• WHAT YOU ARE ASKED TO DO
Print out every line, exactly as written.

━━━━━ SOURCE MATERIAL ━━━━━

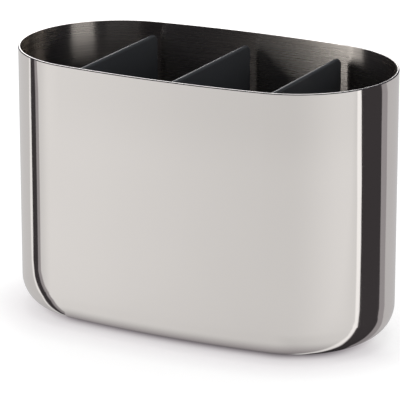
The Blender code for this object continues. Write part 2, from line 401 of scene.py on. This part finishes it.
# The two finishes. A pair of colours or roughness goes from low noise to high, and a span is
# the part of the noise that counts. Noise scales are per metre along X, Y and Z, and a relief
# is a bump's strength and depth.
polished_slot, brushed_slot = 0, 1
cloud_span = 0.3, 0.7
line_span = 0.35, 0.65
grain_span = 0.6, 1.4
grain_roughness = 0.6
polished_colours = (0.776, 0.741, 0.713, 1), (0.808, 0.772, 0.744, 1)
polished_roughness = 0.045, 0.075
polished_grain, polished_clouds = (30, 30, 2600), (18, 18, 18)
polished_relief = 0.02, 0.00002
brushed_colours = (0.545, 0.50, 0.455, 1), (0.67, 0.615, 0.56, 1)
brushed_roughness = 0.25, 0.31
brushed_grain, brushed_lines, brushed_clouds = (28, 28, 1900), (20, 20, 2600), (22, 22, 60)
brushed_relief = 0.04, 0.00005
brushed_turn = 0.25


def edit(piece):
    """Start editing a piece, with nothing selected."""
    bpy.ops.object.select_all(action="DESELECT")
    piece.select_set(True)
    bpy.context.view_layer.objects.active = piece
    bpy.ops.object.mode_set(mode="EDIT")
    bpy.ops.mesh.select_all(action="DESELECT")


def pick(kind, test):
    """Select only the vertices, edges or faces of the edited mesh that pass a test."""
    mode = {"verts": "VERT", "edges": "EDGE", "faces": "FACE"}[kind]
    bpy.ops.mesh.select_mode(type=mode)
    bpy.ops.mesh.select_all(action="DESELECT")
    mesh = bmesh.from_edit_mesh(bpy.context.edit_object.data)
    for item in getattr(mesh, kind):
        if test(item):
            item.select_set(True)
    mesh.select_flush_mode()
    bmesh.update_edit_mesh(bpy.context.edit_object.data)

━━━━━

• THE ANSWER
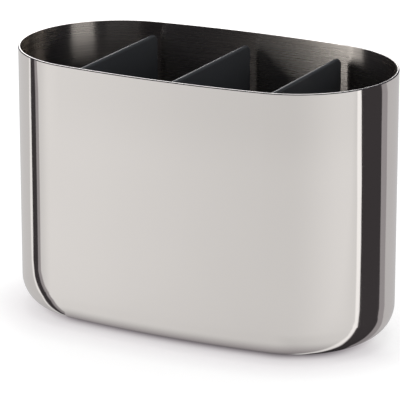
The Blender code for this object continues. Write part 2, from line 401 of scene.py on. This part finishes it.
# The two finishes. A pair of colours or roughness goes from low noise to high, and a span is
# the part of the noise that counts. Noise scales are per metre along X, Y and Z, and a relief
# is a bump's strength and depth.
polished_slot, brushed_slot = 0, 1
cloud_span = 0.3, 0.7
line_span = 0.35, 0.65
grain_span = 0.6, 1.4
grain_roughness = 0.6
polished_colours = (0.776, 0.741, 0.713, 1), (0.808, 0.772, 0.744, 1)
polished_roughness = 0.045, 0.075
polished_grain, polished_clouds = (30, 30, 2600), (18, 18, 18)
polished_relief = 0.02, 0.00002
brushed_colours = (0.545, 0.50, 0.455, 1), (0.67, 0.615, 0.56, 1)
brushed_roughness = 0.25, 0.31
brushed_grain, brushed_lines, brushed_clouds = (28, 28, 1900), (20, 20, 2600), (22, 22, 60)
brushed_relief = 0.04, 0.00005
brushed_turn = 0.25


def edit(piece):
    """Start editing a piece, with nothing selected."""
    bpy.ops.object.select_all(action="DESELECT")
    piece.select_set(True)
    bpy.context.view_layer.objects.active = piece
    bpy.ops.object.mode_set(mode="EDIT")
    bpy.ops.mesh.select_all(action="DESELECT")


def pick(kind, test):
    """Select only the vertices, edges or faces of the edited mesh that pass a test."""
    mode = {"verts": "VERT", "edges": "EDGE", "faces": "FACE"}[kind]
    bpy.ops.mesh.select_mode(type=mode)
    bpy.ops.mesh.select_all(action="DESELECT")
    mesh = bmesh.from_edit_mesh(bpy.context.edit_object.data)
    for item in getattr(mesh, kind):
        if test(item):
            item.select_set(True)
    mesh.select_flush_mode()
    bmesh.update_edit_mesh(bpy.context.edit_object.data)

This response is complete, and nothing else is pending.